Friday, May 15, 2009

RANDOMLY

whenever i ask my brother if my clothes for the day are fine he just doesn't give me an answer. he said he's not a gay to know. should he be a gay to know what clothes look fine? i never asked anything related to that after that.

a while ago i watched the Angels and Demons that was inspired from Dan Brown's controversial work of fiction. while watching the movie, also starred by Ewan Mcgregor i was waiting for him to sing, like in his character in Moulin Rouge. i was wondering if it would become a musical like how Slumdog did a dance by the end. nobody was expecting that or that did not match. tell me, how wild is a movie maker's imagination? or mine, because i wished i was right that McGregor would suddenly sing. if i'd make a review out of it. i'd say the movie was uhmm- nice. people say this when there's nothing much to say. or that i really have poor knowledge on history on, analyzation- right analysis. or anything for that matter. well, i believe that movie goers watch movies. does that mean they'll know everything Prof. Langdon was talking about. hell. maybe historians think that im just another dumb ass- who the?

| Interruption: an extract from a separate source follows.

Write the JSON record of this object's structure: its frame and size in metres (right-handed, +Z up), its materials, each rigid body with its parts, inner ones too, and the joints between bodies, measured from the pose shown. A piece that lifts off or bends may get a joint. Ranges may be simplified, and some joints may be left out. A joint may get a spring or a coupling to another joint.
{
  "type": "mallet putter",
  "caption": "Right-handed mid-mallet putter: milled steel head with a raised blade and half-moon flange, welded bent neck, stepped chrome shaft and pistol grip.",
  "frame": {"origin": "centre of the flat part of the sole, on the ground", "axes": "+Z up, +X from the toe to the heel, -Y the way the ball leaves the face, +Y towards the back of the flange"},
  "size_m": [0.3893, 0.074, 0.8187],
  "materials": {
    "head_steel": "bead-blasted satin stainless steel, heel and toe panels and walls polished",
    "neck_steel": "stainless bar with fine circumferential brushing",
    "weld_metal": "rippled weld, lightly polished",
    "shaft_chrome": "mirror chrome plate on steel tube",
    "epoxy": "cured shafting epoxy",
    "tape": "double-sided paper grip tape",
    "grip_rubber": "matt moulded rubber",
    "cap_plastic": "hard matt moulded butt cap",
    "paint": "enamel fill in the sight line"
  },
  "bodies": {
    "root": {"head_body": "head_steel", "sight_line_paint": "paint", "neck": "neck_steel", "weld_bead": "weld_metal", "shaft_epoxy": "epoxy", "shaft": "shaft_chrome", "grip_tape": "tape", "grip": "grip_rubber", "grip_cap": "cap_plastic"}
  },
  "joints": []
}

yesterday, i remembered that i actually have a boyfriend who did not, in any way, communicate with me. and i remembered! the things i told myself that i should require from my guy that was before. when i always have requirements when, requirements did not ruin me. and when requirements did not label me as someone dominating and demanding. requirements that left me alone and saddddd. how pathetic. please know that im still happy with what i am. i don't need a man. toinks could i blame others again?

sometimes i wonder, could it be that i am a positive person, if not for bla, bla, and blah? no. aunt mary said that still with you. so let me tell you my requirements but before that somebody told me yesterday that i must not allow my heart to get too close. then i reminded him her that being human it is either. real or not. however, i am only human too that i cannot love again and again, like it will always be the same. so i sent them a message: i am not a rock that must be touched to move. nor am i like the grass that bends only when the wind blows. liken me to a waterfall that pours everything it has, i can give you everything, even if you can't. but after that what must be left of me?